Deal and Norgaard-Larsen said the lawsuit is a last resort and they made multiple overtures to staff and officials with Phoenix and Scottsdale in an attempt to find a solution and offered to drop the complaint if  Phoenix committed no further encroach on the park land in the future.

They did not receive a response.

Emails provided to the Progress show the pair also contacted U.S. Department of the Interior, Arizona State Parks Board and Arizona State Parks and Trails in an attempt to convince those agencies to enforce the old deed restrictions with little success.

It is unclear what the lawsuit will accomplish if it is successful and even Norgaard-Larsen and Deal seem unsure of what they want.

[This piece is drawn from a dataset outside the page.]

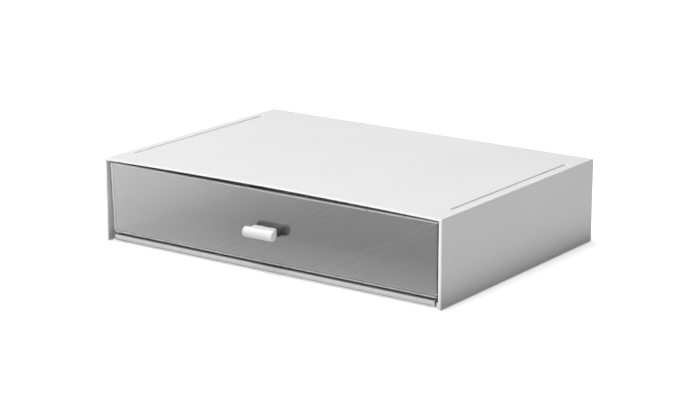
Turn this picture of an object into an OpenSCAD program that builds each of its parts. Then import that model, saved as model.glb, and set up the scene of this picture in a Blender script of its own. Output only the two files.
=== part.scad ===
// Desktop drawer box: a white cabinet with one smoky clear drawer.
// X runs across the width, Y from the front to the back, Z up.
// The origin is on the desk, at the middle of the box that encloses the whole object.

/* [Cabinet] */
// Width over the side walls
case_w = 330; // [280:5:400]
// Depth from the side walls' front edges to the back face
case_d = 230; // [200:5:300]
// Height of the side walls
case_h = 70; // [60:1:120]
// Thickness of the side walls
wall_t = 2.3; // [2:0.1:3]
// Thickness of the back wall
back_t = 2.2; // [1.8:0.1:3]
// Thickness of the top
top_t = 1.6; // [1.4:0.1:1.8]
// Rise of the top at the middle of its front edge
crown = 1.9; // [0:0.1:2.5]

/* [Stacking] */
// Length of the two grooves in the top
groove_l = 175; // [100:5:190]
// Width of a groove
groove_w = 2.8; // [2.6:0.1:3.2]
// Depth of a groove
groove_depth = 1.2; // [1.1:0.1:1.4]
// Distance from a side face to the middle of its groove
groove_inset = 9.5; // [9:0.5:11]
// How far the soft strips stand out below the side walls
strip_drop = 1; // [0.6:0.1:1]
// Width of a soft strip
strip_w = 2.4; // [2:0.1:2.5]

/* [Base plate] */
// Height of the plate's upper face above the side walls' bottom edges
plate_top = 5.1; // [5:0.1:6]
// Thickness of the plate
plate_t = 2; // [1.6:0.1:2.2]
// Distance of the sill behind the side walls' front edges
sill_set = 2.7; // [2:0.1:4]
// Gap between each end of the sill and the outer side face
sill_end = 7; // [6:0.5:8]
// Distance from the middle to the inner rail of a pair
rail_x = 47; // [40:1:55]
// Distance between the two rails of a pair
rail_pitch = 13.5; // [10:0.5:16]

/* [Drawer] */
// Height of the drawer's underside above the side walls' bottom edges
drawer_low = 6.7; // [6.7:0.1:8.5]
// Gap between the drawer's rim and the cabinet's top edge
rim_down = 3.3; // [3:0.1:4.2]
// Thickness of the drawer's walls
tray_t = 2; // [1.8:0.1:2.5]
// Thickness of the drawer's floor
tray_floor = 2; // [1.8:0.1:2.5]
// Gap between the rim and the inside of each side wall
side_gap = 2; // [1.5:0.1:2.4]
// Draft of the side walls over their height
side_draft = 0.7; // [0.3:0.1:1.5]
// Distance of the rim behind the side walls' front edges
rim_set = 1.8; // [0.5:0.1:2.5]
// Draft of the front and of the back over their height
front_draft = 1.8; // [1:0.1:3]
// Corner radius of the drawer, outside
tray_r = 1.5; // [1.2:0.1:2]
// Corner radius of the drawer, inside
tray_in_r = 1.2; // [1:0.1:2]
// How far the drawer slides out
travel = 170; // [100:5:175]

/* [Handle] */
// Length of the handle bar
bar_l = 28.5; // [28:0.5:60]
// Diameter of the handle bar
bar_d = 8.6; // [8.4:0.1:9]
// How far the bar stands out in front of the side walls
bar_reach = 10.5; // [10.5:0.5:14]
// Height of the bar's axis above the side walls' bottom edges
bar_z = 33.8; // [25:0.1:45]
// Width of the stem block
stem_w = 21.5; // [20:0.5:26]
// Height of the stem block
stem_h = 7.6; // [7:0.1:8]
// Distance between the two handle screws
screw_pitch = 12; // [10:0.5:13]

/* [Hidden] */

$fn = 48;
eps = 0.01;

// Places
front_y = (bar_reach - case_d) / 2;
back_y = front_y + case_d;
mid_y = front_y + case_d / 2;
wall_x = case_w / 2 - wall_t;
back_in = back_y - back_t;
z0 = strip_drop;
top_z = z0 + case_h;
plate_z = z0 + plate_top;
groove_x = case_w / 2 - groove_inset;

// Thicker pad under each groove
pad_margin = 1.5;
pad_t = 0.7;

// Drawer, and the room behind it
rim_z = top_z - rim_down;
tray_z = z0 + drawer_low;
rear_room = 4.1;
bumper_gap = 0.3;
rim_x = wall_x - side_gap;
rim_front = front_y + rim_set;
rim_back = back_in - rear_room;
lean = atan(front_draft / (rim_z - tray_z));
side_lean = atan(side_draft / (rim_z - tray_z));
function drop(z) = (rim_z - z) / (rim_z - tray_z);
function tray_x(z) = rim_x - side_draft * drop(z);
function tray_front(z) = rim_front + front_draft * drop(z);
function tray_back(z) = rim_back - front_draft * drop(z);

// Drawer stops under the top, which catch the inside of the drawer's back
stop_x = 100;
stop_w = 14;
stop_t = 3;
stop_low = rim_z - 1.1;
stop_gap = 0.3;
stop_back = tray_back(rim_z) - tray_t - travel - stop_gap;

// Bumpers on the back wall, which the closed drawer rests against
bumper_w = 6;
bumper_h = 10;
bumper_down = 2;

// Snap lugs on the side walls and the back wall, spaced by a share of the wall's length
lug_l = 12;
lug_out = side_gap - 0.2;
lug_h = 1.4;
lug_step = 0.3;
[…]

With the construction on the Giants facility nearing completion, they realize the damage has largely been done.

“They destroyed it; it’ll never be the same again,” Deal said.

The lawsuit itself outlines several courses of possible action, but does not necessarily call for the demolition of the new facility.

Rather, it suggests a temporary halt to construction while all parties involved seek an amicable solution.

“I just wish there was a better way to balance keeping the Giants happy and not destroying the park,” Norgaard-Larsen.

In what he called a “worst best case” scenario, Norgaard-Larsen said the judge would find the development does violate the deed restrictions on the land and cause Papago Park – which has been owned by Phoenix for 60 years – to revert back to federal ownership.

It is unclear if this language is still in effect though.

In an email to Deal, John Hurst, an attorney with the Department of Interior, declined to intervene in the project, arguing subsequent actions by Congress removed federal interest in the land.

Deal nor Norgaard-Larsen don't want Phoenix losing ownership but just want to see an end to new building on the remaining public desert land in Papago Park.